No es mortal. Pero ha inutilizado a generaciones enteras que, ante la más mínima adversidad, se hunden. Cualquier regaño les puede generar un trauma (que luego sacarán en cara por el resto de sus vidas). La pregunta más inocente les resulta ofensiva o una invasión de su espacio privado.
Por eso, de vez en cuando, le recuerdo a María cómo era el mundo en mi época. Le hablo de los métodos de enseñanza de mi abuela Atlántida y de mis maestros Yayita y Gustavo. Al oírme, se pone roja o palidece. Como vivía en una estación de trenes, rodeado de vías férreas, tenía prohibido ir más allá del andén.
Un día Atlántida me sorprendió conversando con el Chiqui del otro lado de la línea principal. Estábamos sentados en uno de los carriles del apartadero y mirábamos hacia arriba. No buscábamos astros o constelaciones sino algún mango maduro en las matas del patio de Mercedita.
Por eso no vimos venir el peligro. El chancletazo fue tan duro, que estuve semanas con un tatuaje en la nalga: “Empresa Consolidada del Calzado/ 24/ Hecho en Cuba”. Del otro lado de la cerca, Barbarita esperó al Chiqui con un cuje.
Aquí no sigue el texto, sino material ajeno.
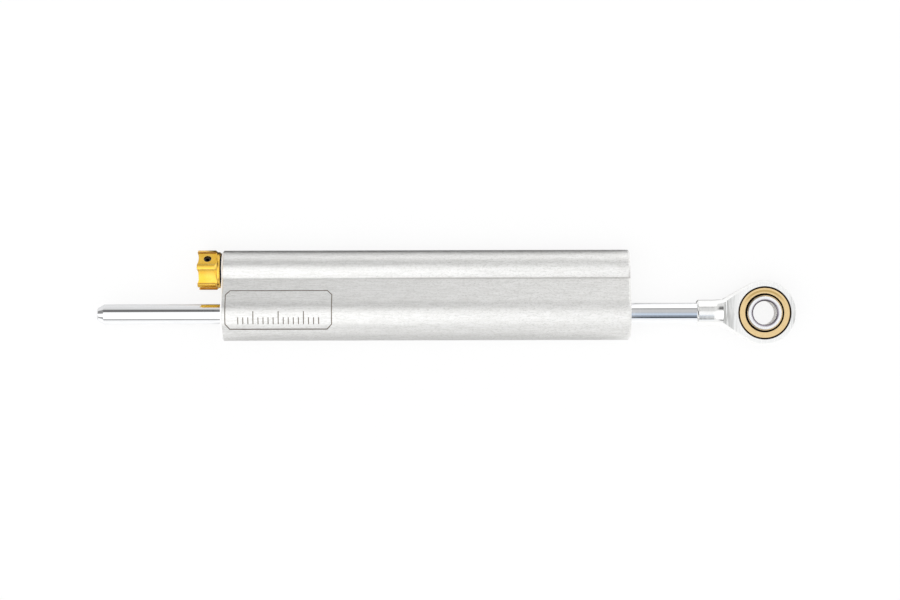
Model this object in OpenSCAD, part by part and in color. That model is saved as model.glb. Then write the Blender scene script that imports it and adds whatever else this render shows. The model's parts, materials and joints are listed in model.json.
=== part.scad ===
// Through-rod steering damper of a motorcycle, lying on its side.
// Origin: the cylinder axis at the middle of the body. +X points to the rod end,
// +Y to the adjuster lobe, +Z along the bore of the rod end's bearing.

/* [Cylinder body] */
// Length of the extruded body
body_l = 163; // [150:1:200]
// Outer radius of the cylinder lobe
main_r = 10.7; // [10.5:0.1:12]
// Outer radius of the adjuster lobe
lobe_r = 7.8; // [7.4:0.1:8.4]
// Distance between the cylinder axis and the adjuster axis
axis_gap = 17.8; // [17.4:0.1:19]
// Slope of the flat flanks that run down from the cylinder lobe to the adjuster lobe
flank_slope = 20.3; // [18:0.1:22]
// Chamfer round both ends of the body
body_chamfer = 0.8; // [0.3:0.1:0.9]

/* [Engraved setting scale] */
// Distance of the scale's frame from the left end of the body
scale_from = 2; // [1.2:0.1:20]
// Length of the frame
scale_l = 42.2; // [30:0.2:60]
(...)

Oí los latigazos de lejos, sonaban como los del Zorro.
El maestro Gustavo prefería usar los nudos de sus larguísimos dedos. Daba unos cocotazos que nos sacaban la cabeza de nuestro centro de gravedad. Para faltas más graves, tenía el borrador. Tito Migollo era su blanco preferido. Era mucho mayor que nosotros y solía quedarse dormido.
Con un gesto, el maestro nos ordenaba bajar las cabezas. El borrador pasaba sobre nosotros como un misil, dejando una larga estela de polvo de tiza. Si Tito gritaba “¡Aaayyy!”, quería decir que el disparo había acertado. Pero el castigo al que más le temíamos eran las líneas de la maestra Yayita.
Era preferible recibir un cocotazo o exponerse a los disparos del borrador que pasarse toda una tarde escribiendo cien, quinientas o mil veces la misma oración: “debo llegar puntual al matutino”, “no debo hablar en clases”, “debo hacer todas las tareas todos los días”, “debo usar el uniforme correctamente” …
Nunca hubo que llevarnos al sicólogo, ni siquiera a Tito Migollo. Que yo sepa, ninguno de nosotros sufrió trauma alguno. Todos acabamos siendo hombres y mujeres de bien, como se decía entonces. Por muchas razones vivo feliz de haber nacido en 1967 y de la vida que me tocó vivir.
Ser inmune a la ñoñería es una de ellas.